Casino Jack, George Hickenlooper's film about Republican lobbyist, con-man and extortionist Jack Abramoff opens this weekend.
Kevin Spacey is a terrific actor, and I'm sure he's great in the title role, but I was disappointed with the casting of one of his supporting players. The movie has the wrong Canadian playing Ralph Reed. Nothing against Christian Campbell, but this part really should have gone to Nicholas Lea, who is not only a dead ringer for Reed, but who proved as Alex Krycek on The X-Files that he knows how to play an oily, disingenuous, self-serving, power-mad reptile like the former executive director of the Christian Coalition.
Critics are saying mostly nice things about Spacey, but they're less kind to the movie as a whole, which many seem to think has bitten off more than it can chew in trying to cover the vastness of Abramoff's corruption.
There might be a less messy, more manageable movie to be made focusing on Reed and his role in the Abramoff machine. I'm not thinking of a Ralph Reed biopic so much as a heist movie, exploring the staggering cynicism behind his role in the elegantly simple con Abramoff was running on various Indian tribes and gullibly indignant evangelicals.
The con was a double shakedown. Abramoff signed on as a lobbyist for the tribes who were seeking to preserve or expand their gambling enterprises. He would take their money and then channel some of it to Reed who would use it to drum up opposition to the tribes' agenda through his various religious right connections. Abramoff would then go back to the tribes, explaining that he would need millions more in order to fight the sudden burst of opposition from religious right voters. They repeated this cycle more than once. So while Abramoff was milking the tribes, Reed was bilking the churches — both pulling in money hand over fist while conspiring together against the interests of both of the groups they claimed to be working for.

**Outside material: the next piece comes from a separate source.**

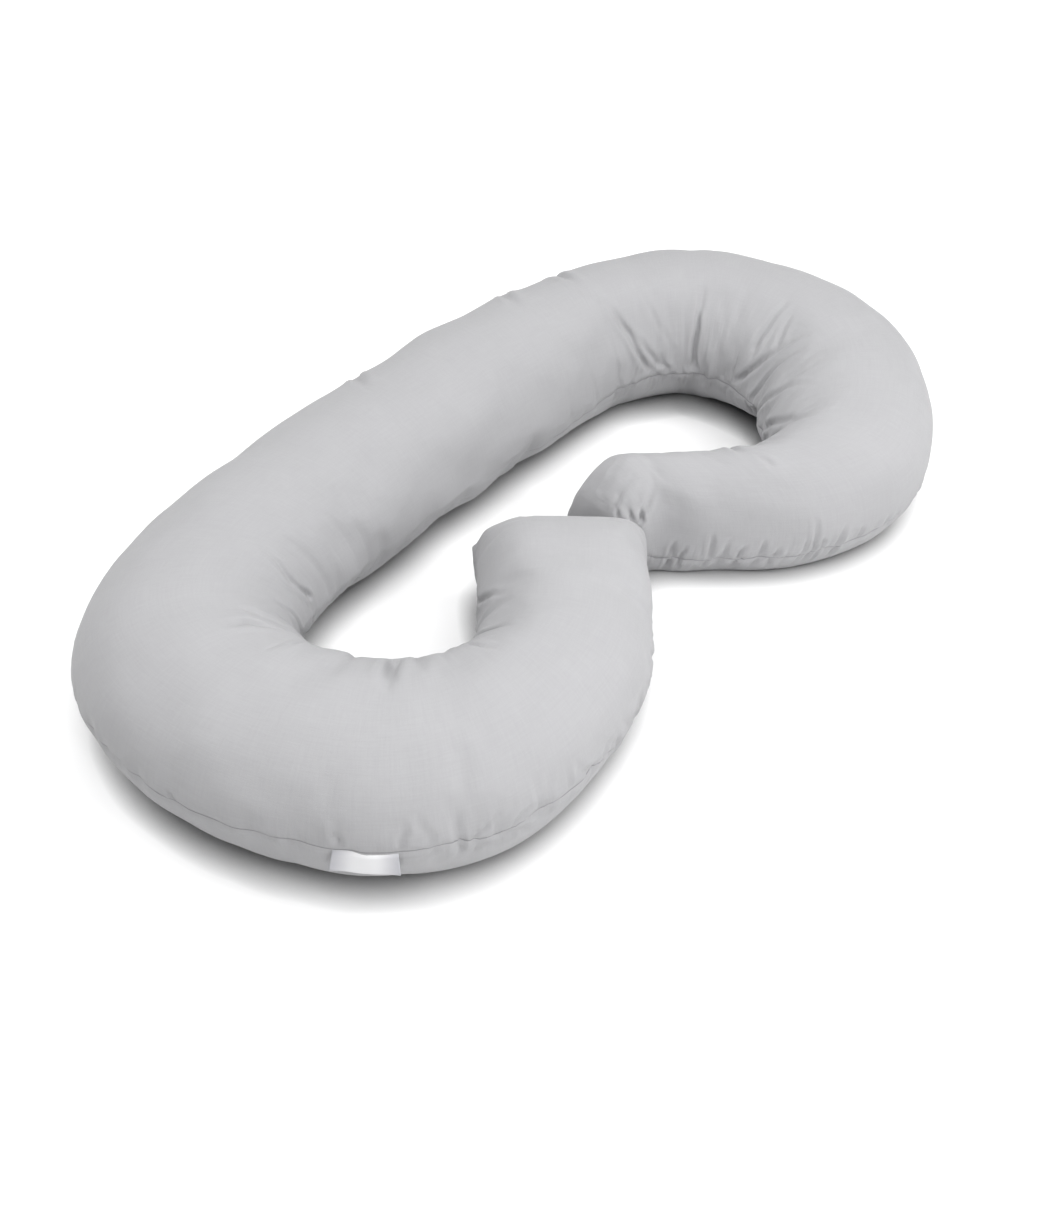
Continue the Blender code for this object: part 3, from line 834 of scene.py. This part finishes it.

What would be interesting to explore is whether or not Reed viewed this scam as a departure from his previous fundraising and lobbying efforts on behalf of the religious right. I'm guessing not. His role in Abramoff's scheme, after all, was to do what he had always done — raise a ton of money by warning of some impending threat, be it gambling or gays or secular humanism or whatever other bogeyman seems to resonate most lucratively at any given time. The only difference between his work for Abramoff and everything he had done previously with the Christian Coalition was that now he was coordinating his efforts with the bogeyman to maximize his return.
In any case, we'd probably want to write a fictional happy ending for our movie, since in real life Ralph Reed inexplicably escaped prosecution for his role in Abramoff's illegal scam. I can imagine several ways in which the tribes might team up with the churches to get their revenge, but I just saw A Christmas Carol for the umpteenth time and it's got me in a holiday spirit, so I'm more inclined to look for something with more of a repentance-and-redemption note to it. Maybe we could have him experience a spiritual transformation at the end and pull a full Zaccheus — "Look, half of my possessions I will give to the poor; and if I have defrauded anyone of anything, I will pay back four times as much."
Then again, maybe that's too much of a stretch. You can take some liberties in a movie inspired by actual people and events, but having Ralph Reed convert to Christianity would probably be more than any audience would be willing to believe.